Persaingan antara kedua negara (Amerika Serikat dan China) ini pun terus berkembang di tengah terus turunnya harga komoditas dunia. AS yang mengumumkan perbaikan kondisi ekonominya sebenarnya masih terseok-seok, mereka belum mendapat keseimbangan neraca perdagangan.
Kesulitan ekonomi yang melanda negara-negara tujuan ekspor mereka seperti Eropa dan China menjadi alasannya. Gejolak dengan disertai kejutan lanjutan pun muncul di China saat pemerintah berupaya melakukan perbaikan ekonomi.
Dalam tiga hari yakni 6, 7 dan 8 Juli 2015, uang yang ada di pasar modal China sebesar US$3,2 triliun tiba-tiba hilang begitu saja. Pemerintah China turun tangan dengan cara menggelontorkan dana likuiditas secara masif.
Negeri Tembok Besar China tersebut meminta agar BUMN memborong saham dengan prospek baik di pasar China, serta melarangnya untuk menjual dalam waktu dekat. Di sisi lain jumlah perusahaan baru yang masuk pasar modal pun juga dibatasi.
Pemerintah menganggap kejadian tersebut merupakan dampak dari aksi margin trading pelaku pasar di China. Para ekonom menuduh bahwa kejadian tersebut didalangi oleh AS yang sengaja ingin ‘menggoreng’ pasar saham China, sehingga menimbulkan gejolak.
Beruntung, aksi cepat tanggap China, berhasil menggiring harga saham domestik naik hingga 8% selama dua minggu. Tak pelak, aksi balasan pun seakan langsung disiapkan oleh China. Tepat pada 11 Agustus 2015 China secara resmi mengumumkan devaluasi yuan sebesar 2%.
Aksi ini sontak mengejutkan pasar global. Yuan kembali melemah, dan harga produk China kembali turun. Otomatis penjualan produk ekspor AS pun tergerus, begitu pula dengan negara lain seperti Jepang dan Korea Selatan yang turut terdampak.
Pasar negara berkembang pun turut bergejolak dengan hebat, dolar AS pun berlarian, dan nilai tukar mereka pun terus terkontraksi. Selain itu, pasar domestik AS pun mengalami kerugian luar biasa. Akibatnya, The Fed yang berancang-ancang akan menaikkan suku bunganya melalui Federal Open Market Committe (FOMC) pada September 2015 pun terpaksa ditunda.
Yellen berlasan, dia masih menunggu adanya keseimbangan di pasar global dan kesiapan secara domestik di AS usai aksi devaluasi yuan tersebut. Tercatat, data tenaga kerja dan perdagangan sepanjang September-Oktober terus memburuk.

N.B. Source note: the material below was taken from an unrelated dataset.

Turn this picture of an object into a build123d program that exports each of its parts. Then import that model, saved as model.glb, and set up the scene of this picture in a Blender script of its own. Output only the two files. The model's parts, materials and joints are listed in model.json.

Pasar negara berkembang pun turut bergoyang dan menuntut kepastian The Fed. Kecaman pun berdatangan kepada China atas aksi tersebut. Usai itu, Xi Jinping pun beberapa kali mengindikasikan dan berjanji tidak akan melakukan aksi devaluasi kembali.
Terlebih setelah yuan berpeluang besar masuk keranjang cadangan mata uang Dana Moneter Internasional (SDR IMF).